I thanked him, of course, and called attention to his magnanimity in apologizing to me for my error in misreading his intentions.

Now, I have to tell you that the motivation for this particular dodge has always been a complete mystery to me. I am in the wrong about 70 percent of the time, at a modest estimate. I am wrong daily. I wake up in the middle of the night and lie awake thinking about all the ways that I have ever been wrong. Have I fixed it? Can I fix it? When? My mother gives me advice with the greatest reluctance. Her rare advice is almost always right. Instead of advice she usually gives me sayings, like "Three things once set loose can never be brought back; smoke, words, and I always forget what the third one is." I may have the exact wording wrong but she never remembers what the third one is. She thought once it might be a belch but she wasn't sure. Another one is from the Bible: "I have not done the things I ought to have done and I have done the things I ought not to have done."

The second sounds to me like one apt description of the human condition. I am wrong, I am absolutely certain that I am going to be wrong again, my life will be a series of blunders and recoveries until the day I die. I would prefer that it not be so, but I have met myself before. It seems like it would be a huge bother, another burden to lay on my conscience, to try by such transparent and lame artifices to maintain an appearance of always being right. I would fail. My lack of conviction on this point would convict me every time. So I don't even bother to try.
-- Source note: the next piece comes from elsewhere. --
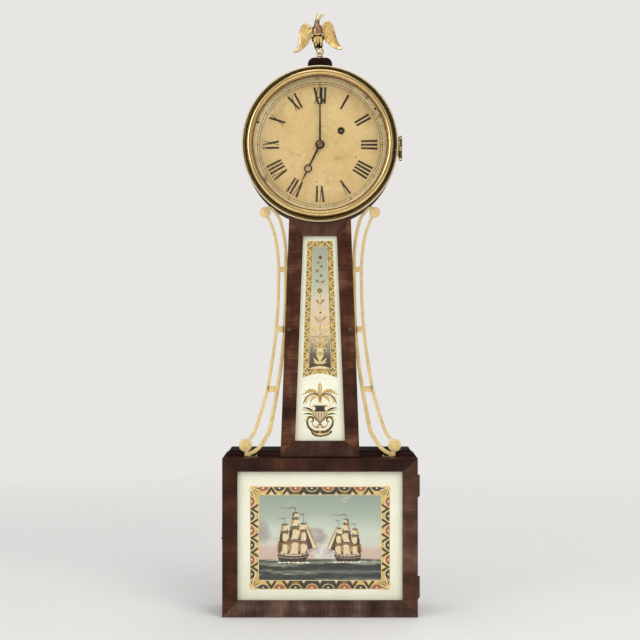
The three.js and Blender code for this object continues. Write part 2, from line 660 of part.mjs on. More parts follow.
// Slim pointed teeth; a tooth points at the mate.
function wheelTeeth({ teeth, root, crown, pitchRadius, halfWidth }, own, mate) {
  const points = [];
  const halfAngle = halfWidth / pitchRadius;
  for (let i = 0; i < teeth; i++) {
    const angle = (i * 2 * Math.PI) / teeth;
    for (const [radius, offset] of [[root, -halfAngle], [crown, 0], [root, halfAngle]]) {
      points.push([radius * Math.cos(angle + offset), radius * Math.sin(angle + offset)]);
    }
  }
  return spun(points, bearing(own, mate));
}

// Straight leaves; a gap between leaves points at the mate.
function pinionLeaves({ teeth, root, crown, halfWidth }, own, mate) {
  const tipHalf = halfWidth * 0.7;
  const leaf = [[root, -halfWidth], [crown, -tipHalf], [crown, tipHalf], [root, halfWidth]];
  const points = [];
  for (let i = 0; i < teeth; i++) points.push(...spun(leaf, (i * 2 * Math.PI) / teeth));
  return spun(points, bearing(own, mate) + Math.PI / teeth);
}

// Four windows between the spokes; insets are degrees from the quarter lines.
const windows = ({ outer, outerInset, steps, inner, innerInset }) => [0, 90, 180, 270].map((start) => [
  ...arc(0, 0, outer, start + outerInset, start + 90 - outerInset, steps),
  ...arc(0, 0, inner, start + 90 - innerInset, start + innerInset, 1),
]);

// ---- movement: going train ------------------------------------------------------------------
const CENTRE_WINDOWS = { outer: 15.4, outerInset: 12, steps: 4, inner: 6.5, innerInset: 22 };
const THIRD_WINDOWS = { outer: 10.6, outerInset: 14, steps: 3, inner: 4.8, innerInset: 24 };
const ESCAPE_WINDOWS = { outer: 9.6, outerInset: 14, steps: 3, inner: 4.2, innerInset: 26 };
const RATCHET = { teeth: 14, root: 7.2, tip: 9.2, lean: 0.1 }; // lean in radians
const ESCAPE_WHEEL = { teeth: 30, radius: 14, root: 11.2 };
// Profiles are radius, y.
const CENTRE_ARBOR = [
  [0, -81.2], [1.2, -81.2], [1.3, -29], [0.95, -28.6], [0.95, -22.9], [0.95, -20.9], [0, -20.9],
];
const DRUM_PROFILE = [
  [0, -66], [2.5, -66], [2.5, -47.2], [11.8, -47.2], [11.8, -46], [8.5, -45.6], [8.5, -31],
  [11.8, -30.6], [11.8, -29.4], [2.5, -29.2], [2.5, -22], [1.9, -21.6], [0, -21.6],
];
const THIRD_ARBOR = [
  [0, -54.7], [0.7, -54.7], [0.7, -52.6], [0.9, -52.3], [0.9, -48.6], [1.1, -48.2],
  [1.1, -23.6], [0.7, -23.3], [0.7, -21.3], [0, -21.3],
];
const ESCAPE_ARBOR = [
  [0, -54.7], [0.7, -54.7], [0.7, -52.6], [1, -52.3], [1, -48], [0.85, -47.6], [0.85, -43.6],
  [1, -43.2], [1, -23.6], [0.7, -23.3], [0.7, -21.3], [0, -21.3],
];
const CLICK_OUTLINE = [ // x, z
  [-1.6, 14.4], [-1.2, 16.6], [0.6, 17], [2, 15.6], [6.4, 12.2],
  [9.2, 9.4], [8.2, 8.6], [4.6, 10.6], [1.4, 13.4],
];

const centreWheel = () => join(
  sheet(pinionLeaves(GEARS.centrePinion, CENTRE, WINDING), -28.5, -24),
  sheet(wheelTeeth(GEARS.centre, CENTRE, THIRD), -51, -49.8, windows(CENTRE_WINDOWS)),
  turned(CENTRE_ARBOR, 10),
  rod(3.4, -52.4, -49, 10));

const greatWheel = () =>
  sheet(wheelTeeth(GEARS.great, WINDING, CENTRE), -27, -25, [circle(0, 0, 3, 12)]);

// Drum and arbor with a ratchet behind and a winding square in front.
function windingDrum() {
  const ratchet = [];
  for (let i = 0; i < RATCHET.teeth; i++) {
    const root = (i * 2 * Math.PI) / RATCHET.teeth;
    const tip = root + RATCHET.lean;
    ratchet.push(
      [RATCHET.root * Math.cos(root), RATCHET.root * Math.sin(root)],
      [RATCHET.tip * Math.cos(tip), RATCHET.tip * Math.sin(tip)]);
  }
  return join(turned(DRUM_PROFILE, 12), sheet(ratchet, -28.8, -27.5),
    rod(4, -29.6, -28, 10), sheet(circle(0, 0, 2.4, 4, 45), -71.2, -65));
}

const thirdWheel = () => join(
  sheet(pinionLeaves(GEARS.thirdPinion, THIRD, CENTRE), -52.2, -49),
  sheet(wheelTeeth(GEARS.third, THIRD, ESCAPE), -46, -44.8, windows(THIRD_WINDOWS)),
  turned(THIRD_ARBOR, 8),
  rod(2.6, -47.2, -44, 8));

function escapeWheel() {
  const pitch = (2 * Math.PI) / ESCAPE_WHEEL.teeth;
  const { radius: tip, root } = ESCAPE_WHEEL;
  const teeth = [];
  for (let i = 0; i < ESCAPE_WHEEL.teeth; i++) {
    for (const [radius, share] of [[tip, 0], [root, 0.22], [root, 0.78]]) {
      const angle = (i + share) * pitch;
      teeth.push([radius * Math.cos(angle), radius * Math.sin(angle)]);
    }
  }
  return join(
    sheet(pinionLeaves(GEARS.escapePinion, ESCAPE, THIRD), -47.4, -44),
    sheet(teeth, -40, -39, windows(ESCAPE_WINDOWS)),
    turned(ESCAPE_ARBOR, 8),
    rod(2.4, -41, -38.2, 8));
}

piece('movement', 'center_wheel', centreWheel(), brass());
piece('movement', 'great_wheel', greatWheel(), brass(), WINDING);
// Pawl standing off the ratchet, in front of the great wheel
piece('movement', 'click', sheet(CLICK_OUTLINE, -28.9, -27.4), steel(), WINDING);
piece('movement', 'winding_drum', windingDrum(), steel(), WINDING);
piece('movement', 'third_wheel', thirdWheel(), brass(), THIRD);
piece('movement', 'escape_wheel', escapeWheel(), brass(), ESCAPE);

// ---- movement: pallets ----------------------------------------------------------------------
const CRUTCH_OUTLINE = [ // x, z
  [-1.9, 1.8], [-1.9, -1], [-0.8, -2.4], [-0.8, -23],
  [0.8, -23], [0.8, -2.4], [1.9, -1], [1.9, 1.8],
];
const CRUTCH_PIN_Z = -22; // from the pallet arbor

// Recoil anchor, drawn with the escape wheel straight below the pallet arbor, then leaned to it.
function anchorOutline() {
  const lean = Math.atan2(-ESCAPE.x, SWING.z - ESCAPE.z);
  const distance = Math.hypot(ESCAPE.x, SWING.z - ESCAPE.z);
  const armRadius = ESCAPE_WHEEL.radius + 1;
  // clearance beyond armRadius about the wheel's centre, degrees from straight up
  const point = (clearance, angle) => [
    (armRadius + clearance) * Math.sin(radians(angle)),
    -distance + (armRadius + clearance) * Math.cos(radians(angle)),
  ];
  const points = [];
  for (let angle = -44; angle <= 44; angle += 11) points.push(point(3.6, angle));
  points.push(point(0.2, 48), point(0.1, 43));
  for (let angle = 36; angle >= -36; angle -= 12) points.push(point(1.5, angle));
  points.push(point(0.1, -43), point(0.2, -48));
  return spun(points, -lean);
}

// The anchor, its arbor, and the crutch in front of the front plate.
const palletAnchor = () => join(
  sheet(anchorOutline(), -40.3, -38.7),
  rod(2.4, -41.4, -37.6, 8),
  rod(0.9, -57.4, -21.3, 8),
  sheet(CRUTCH_OUTLINE, -57.5, -56.5),
  rod(0.75, -64.6, -56.8, 8, 0, CRUTCH_PIN_Z));

piece('movement', 'pallet_anchor', palletAnchor(), steel(), SWING);

// ---- movement: motion work ------------------------------------------------------------------
const cannonPinion = () => cut(
  join(
    sheet(pinionLeaves(GEARS.cannon, CENTRE, MINUTE), -58.9, -56.6),
    rod(2.4, -79.4, -55.6, 12)),
  rod(1.6, -90, -50, 10));
const minuteWheel = () => cut(
  join(
    sheet(wheelTeeth(GEARS.minute, MINUTE, CENTRE), -58.7, -57.6),
    sheet(pinionLeaves(GEARS.minutePinion, MINUTE, CENTRE), -61.6, -58)),
  rod(1.35, -70, -50, 8));
const hourWheel = () => cut(
  join(
    sheet(wheelTeeth(GEARS.hour, CENTRE, MINUTE), -61.3, -60.2),
    rod(3.9, -75.9, -60.2, 12)),
  rod(2.85, -90, -50, 12));

piece('movement', 'cannon_pinion', cannonPinion(), steel());
piece('movement', 'minute_wheel', minuteWheel(), brass(), MINUTE);
piece('movement', 'hour_wheel', hourWheel(), brass());

// ---- pendulum -------------------------------------------------------------------------------
const BOB_Z = -520;
const BOB_RADIUS = 30; // nominal; the rod's sections meet above it
const PENDULUM_Y = -62.5;
const BOB_PROFILE = [ // radius, y
  [0, -69], [12, -68], [22, -66], [28.6, -63.4], [29.6, -62.5],
  [28.6, -61.6], [22, -59], [12, -57], [0, -56],
];
const NUT_PROFILE = [ // radius, z
  [2, -556.5], [5, -556.5], [5, -552.6], [3, -552.6], [3, -550.6], [2, -550.6], [2, -556.5],
];

const pendulumBridge = () => join(
  block(-9, 9, -57.4, -55.3, 52.6, 62), block(-3.4, 3.4, -66, -56, 54.4, 59));

// Heights are counted from the suspension. The rod has an eye for the crutch pin and a ring
// around the centre arbor.
function pendulumRod() {
  const centreZ = -SWING.z;
  const bobTop = BOB_Z + BOB_RADIUS - SWING.z;
  const body = join(
    block(-2.2, 2.2, -63.6, -61.6, 5.4, 8), // top block of the suspension
    block(-1.8, 1.8, -62.7, -62.3, -6, 5.8), // suspension spring
    block(-2.4, 2.4, -63.4, -61.8, -13, -5), // block below the spring
    block(-1.3, 1.3, -63, -62, -38, -12),
    sheet(circle(0, CRUTCH_PIN_Z, 2.6, 10), -63, -62),
    sheet(circle(0, centreZ, 9.9, 18), -63, -62),
    block(-1.3, 1.3, -63, -62, bobTop + 6, centreZ - 8),
    block(-1.1, 1.1, -63.4, -61.6, -566 - SWING.z, bobTop + 8));
  return cut(body,
    sheet(circle(0, CRUTCH_PIN_Z, 1.3, 8), -70, -50), sheet(circle(0, centreZ, 7.6, 16), -70, -50));
}

const pendulumBob = () => cut(turned(BOB_PROFILE, 20), block(-1.5, 1.5, -63.8, -61.2, -40, 40));

piece('movement', 'pendulum_bridge', pendulumBridge(), brass());
piece('drive', 'pendulum_rod', pendulumRod(), iron(), SWING);
piece('drive', 'pendulum_bob', pendulumBob(), brass(), { z: BOB_Z });
piece('drive', 'rating_nut', turnedZ(NUT_PROFILE, 10, 0, PENDULUM_Y), brass());

// ---- weight, pulley and cord ----------------------------------------------------------------
const WEIGHT = { top: -460, bottom: -610 };
const PULLEY_PROFILE = [ // radius, y
  [1.8, -41.4], [20.4, -41.2], [20.4, -40.4], [18.1, -38.8], [18.1, -37.2],
  [20.4, -35.6], [20.4, -34.8], [1.8, -34.6], [1.8, -41.4],
];

// Body, shoulder, two straps and the pulley's axle.
const weight = () => join(
  block(-22, 22, -47.5, -24.5, WEIGHT.bottom, WEIGHT.top - 3),
  block(-18, 18, -45, -27, WEIGHT.top - 4, WEIGHT.top),
  block(-4, 4, -45.6, -43.4, WEIGHT.top - 2, PULLEY_Z + 5),
  block(-4, 4, -32.6, -30.4, WEIGHT.top - 2, PULLEY_Z + 5),
  rod(1.4, -44, -32, 8, 0, PULLEY_Z));

// One gut line: down from the drum, under the pulley, up to the post.
function weightCord() {
  const { y, thickness: reach } = CORD; // reach: middle to corner of the square section
  const radius = CORD.x + CORD.clearance;
  const line = [
    [radius, WINDING.z - 2], [radius, -200],
    ...arc(0, PULLEY_Z, radius, 0, -180, 12),
    [-radius, -200], [-radius, -23.2],
  ];
  return loft(line.map(([x, z], i) => {
    const [stepX, stepZ] = normalAt(line, i).map((part) => part * reach);
    return [
      [x - stepX, y, z - stepZ], [x, y + reach, z],
      [x + stepX, y, z + stepZ], [x, y - reach, z],
    ];
  }));
}

piece('drive', 'weight', weight(), iron());
piece('drive', 'pulley', turned(PULLEY_PROFILE, 20), brass(), { z: PULLEY_Z });
piece('drive', 'weight_cord', weightCord(), gut());
piece('drive', 'weight_baffle',
  sheet(taper(backHalf(-404), -404, backHalf(-112), -112), -51.6, -50.8), tin());

export default group;
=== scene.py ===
import math

import bpy
import bmesh
import numpy as np
from mathutils import Matrix, Vector

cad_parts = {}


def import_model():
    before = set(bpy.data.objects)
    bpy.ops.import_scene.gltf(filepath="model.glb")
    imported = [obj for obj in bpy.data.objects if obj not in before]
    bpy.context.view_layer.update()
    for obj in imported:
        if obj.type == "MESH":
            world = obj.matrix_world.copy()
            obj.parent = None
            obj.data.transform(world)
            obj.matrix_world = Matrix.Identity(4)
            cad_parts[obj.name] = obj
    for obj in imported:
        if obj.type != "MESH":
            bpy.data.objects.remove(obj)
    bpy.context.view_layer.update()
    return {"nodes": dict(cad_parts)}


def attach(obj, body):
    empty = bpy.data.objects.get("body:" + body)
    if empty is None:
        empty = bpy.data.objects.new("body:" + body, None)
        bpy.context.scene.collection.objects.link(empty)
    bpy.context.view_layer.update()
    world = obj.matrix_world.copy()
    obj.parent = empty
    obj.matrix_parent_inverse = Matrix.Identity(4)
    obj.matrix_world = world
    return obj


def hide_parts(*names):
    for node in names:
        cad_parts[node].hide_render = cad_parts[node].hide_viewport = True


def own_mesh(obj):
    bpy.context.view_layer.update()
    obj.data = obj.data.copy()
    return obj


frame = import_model()
scene = bpy.context.scene
MM = 0.001

# ------------------------------------------------------------------------------------------------
# shared sizes; HALF is half a width
# ------------------------------------------------------------------------------------------------
DRUM_R, DRUM_INNER_R = 103.5, 92.0
THROAT_TOP, THROAT_TOP_HALF = -103.9, 41.0
THROAT_LOW, THROAT_LOW_HALF = -413.8, 52.4
THROAT_SLOPE = (THROAT_LOW_HALF - THROAT_TOP_HALF) / (THROAT_TOP - THROAT_LOW)
BOX_HALF, BOX_TOP, BOX_LOW = 128.5, -414.6, -623.1
BOARD = 8.0  # thickness of the case boards
BOARD_GAP = 0.3  # clearance between boards
MITRE_GAP = 0.10
# openings of the two glazed frames
THROAT_SIGHT_TOP, THROAT_SIGHT_TOP_HALF = -121.8, 22.3
THROAT_SIGHT_LOW, THROAT_SIGHT_LOW_HALF = -392.8, 33.0
DOOR_SIGHT_HALF, DOOR_SIGHT_TOP, DOOR_SIGHT_LOW = 108.65, -432.1, -601.7
# painted scene on the door glass
PICTURE_HALF, PICTURE_TOP, PICTURE_LOW = 80.6, -463.6, -575.6
DIAL_FACE = -71.5
EAGLE_Y, EAGLE_X = -45.0, -3.6  # depth of the casting, and the upright line through its body
LEFT_RIGHT = ((-1, "left"), (1, "right"))


def throat_half(z):
    return THROAT_TOP_HALF + (THROAT_TOP - z) * THROAT_SLOPE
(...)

A recent ex-boyfriend was particularly fond of using the "I apologize for your error" device. I used to ask him, "Why are you afraid to admit you were in the wrong? Do you think you are going to persuade me that you are never in the wrong, do you think you can persuade me by lying? But he was one of these people who think that they can burrow their way inside your head using the tools of the soggiest psychobabble and then live up in there like a boll weevil and explain all your deepest motives to you. It baffled and pissed him off that I was relentlessly superficial. To which I confessed readily: I once said to him in one of these arguments, "I live on the top storey of the tallest building in the capital city of the land of Reallydon'tgiveafuck."

Note also in the previous quotation from the apologizer, that he apologizes for thinking so ill of me as to imagine that I was dismissive and condescending to Mark Steyn. Perhaps he came back from having held Steyn's hand in the ambulance after this vicious attack from big bad old me. Well, from my penthouse apartment I wrote back and said I did intend to be dismissive of Steyn, in the confident belief that a person who so liberally dished out dismissiveness and condescension as Steyn did must certainly be able to take it. Or if not then he could do like Liberace and cry all the way to the bank.
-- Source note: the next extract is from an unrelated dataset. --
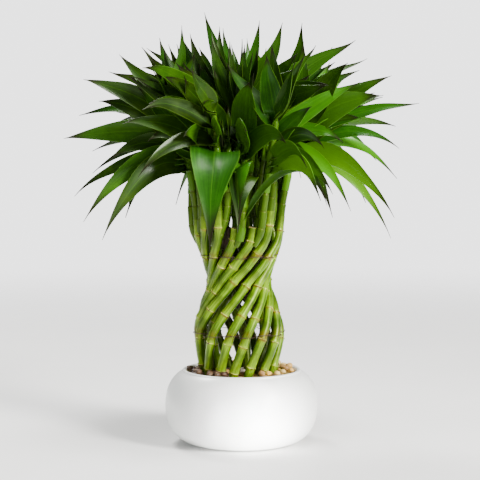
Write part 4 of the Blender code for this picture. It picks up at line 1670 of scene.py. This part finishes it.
def make_leaves(shoots, seconds, upper, lower):
    """Leaves are shaped one by one from a flat blank; a crown's leaves are one piece."""
    blank = leaf_blank()
    chance = random.Random(7)
    for number, (shoot, found) in enumerate(zip(shoots, find_leaves(shoots))):
        sheets = []
        for leaf in all_leaves(number, shoot, seconds, found, chance):
            sheet = copy_of(blank, "leaf")
            radii = SHOOT_RADII if leaf["shoot"] is shoot else SECOND_RADII
            stem_radius = radii[int(min(leaf["joint"], 0.999) * (len(radii) - 1))] + SHEATH_ROOM
            waves = [chance.uniform(0, 1) for _ in range(3)] + [leaf["twist"] * chance.uniform(-1, 1)]
            # the tint carries freshness and painted light
            tint = leaf.get("fresh", freshness(leaf["tip"], chance))
            shape_leaf(sheet, leaf, tint, waves, stem_radius)
            sheets.append(sheet)
        foliage = join(sheets, f"leaves_{number + 1:02d}")
        clean(foliage, 2e-5)
        coat_with(foliage, upper, lower)
        wall = foliage.modifiers.new("thickness", "SOLIDIFY")
        wall.thickness = LEAF_THICKNESS
        wall.offset = 0
        wall.material_offset = 1
        wall.material_offset_rim = 0
        work_on(foliage)
        bpy.ops.object.modifier_apply(modifier=wall.name)
        smooth(foliage, 70)
        finish_piece(foliage, "leaf", f"crown_{number + 1:02d}")
    throw_away(blank)


# ---- Floor, light and camera ----


def area_light(name, place, target, size, power, colour=(1, 1, 1)):
    lamp = bpy.data.lights.new(name, "AREA")
    lamp.shape = "DISK"
    lamp.size = size
    lamp.energy = power
    lamp.color = colour
    made = put_in_scene(name, lamp)
    made.location = place
    made.visible_camera = False
    made.rotation_euler = (Vector(target) - Vector(place)).to_track_quat("-Z", "Y").to_euler()
    return lamp


def set_stage():
    deselect_all()
    bpy.ops.mesh.primitive_plane_add(size=FLOOR_SIZE, location=(0, 0, -FLOOR_DROP))
    floor = named("floor")
    coat_with(floor, pale_floor())
    floor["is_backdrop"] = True
    world = bpy.data.worlds.new("soft room")
    world.use_nodes = True
    tree = world.node_tree
    seen = add(tree, "LightPath").outputs["Is Camera Ray"]
    room = mixed(tree, seen, ROOM_LIGHT, WALL_LIGHT)
    tree.links.new(room, tree.nodes["Background"].inputs["Color"])
    bpy.context.scene.world = world
    for name, place, size, power, colour in LAMPS:
        area_light(name, place, LAMP_TARGET, size, power, colour)
    area_light("low lamp", *POT_LAMP).spread = math.radians(POT_LAMP_SPREAD)


def set_camera():
    camera = bpy.data.cameras.new("camera")
    camera.sensor_width = 36
    camera.lens = CAMERA_LENS
    made = put_in_scene("camera", camera)
    made.location = CAMERA_PLACE
    made.rotation_euler = (math.radians(90 - CAMERA_TILT), 0, 0)
    bpy.context.scene.camera = made


def main():
    set_stage()
    set_camera()
    canes = plan_canes()
    shoots = [plan_shoot(number, cane) for number, cane in enumerate(canes)]
    stone = river_stone()
    make_bowl(satin_glaze())
    make_pebbles(canes, stone)
    frame["nodes"]["pebble_bed"].data.materials.clear()
    frame["nodes"]["pebble_bed"].data.materials.append(stone)
    skin = cane_skin()
    make_canes(canes, skin, cut_end(), dry_bud())
    make_core(dark_stump_shade(), skin)
    coat = wire_coat()
    for level, height in TIE_HEIGHTS.items():
        for phase, strand in enumerate(("a", "b")):
            shifted = height + (phase - 0.5) * WIRE_STAGGER
            node = f"{level}_tie_wire_{strand}"
            finish_piece(make_tie(f"woven_{node}", shifted, phase, coat), "tie_wire", node)
    seconds = [second_shoot(*pair, inner) for inner in (0, 1) for pair in enumerate(canes)]
    make_shoots(canes, shoots, seconds, shoot_skin())
    upper = leaf_skin("glossy leaf face", *LEAF_FACE)
    lower = leaf_skin("leaf underside", *LEAF_BACK)
    make_leaves(shoots, seconds, upper, lower)
    boxes = {"cad": cad_box, "visual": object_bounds()}
    {name: [list(map(float, c)) for c in box] for name, box in boxes.items()}


main()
At that point my correspondent wrote me offline to call a truce. To which I agreed readily. He wrote back and said we were in agreement about the main thing, that the Danish cartoons were in poor taste.

Which was not, of course the main thing, nor was that suggested by me, nor would I have agreed had my consent to this proposition been asked. But it seems churlish to point it out. Not to mention a total waste of breath.

1 Comments:

At 6:42 AM, Anonymous Anonymous said...

I'm entirely in sympathy with yr drift. Here's the thing: We know all sorts of cartoons that cannot be presented in US media, for various reasons - none of them really having to do with actual tolerance. Selective tolerance might not be honest or noble, but that doesn't enable even the most open society to wean itself from a self protecting sense of obligation to practice it, nearly all the time. It's where tolerance shades into manners, courtesy, respect, and where these things shade into repression, inhibition, prohibition, that matters get damn murky, I fear. And yes, Steyn is a waste of pixelage.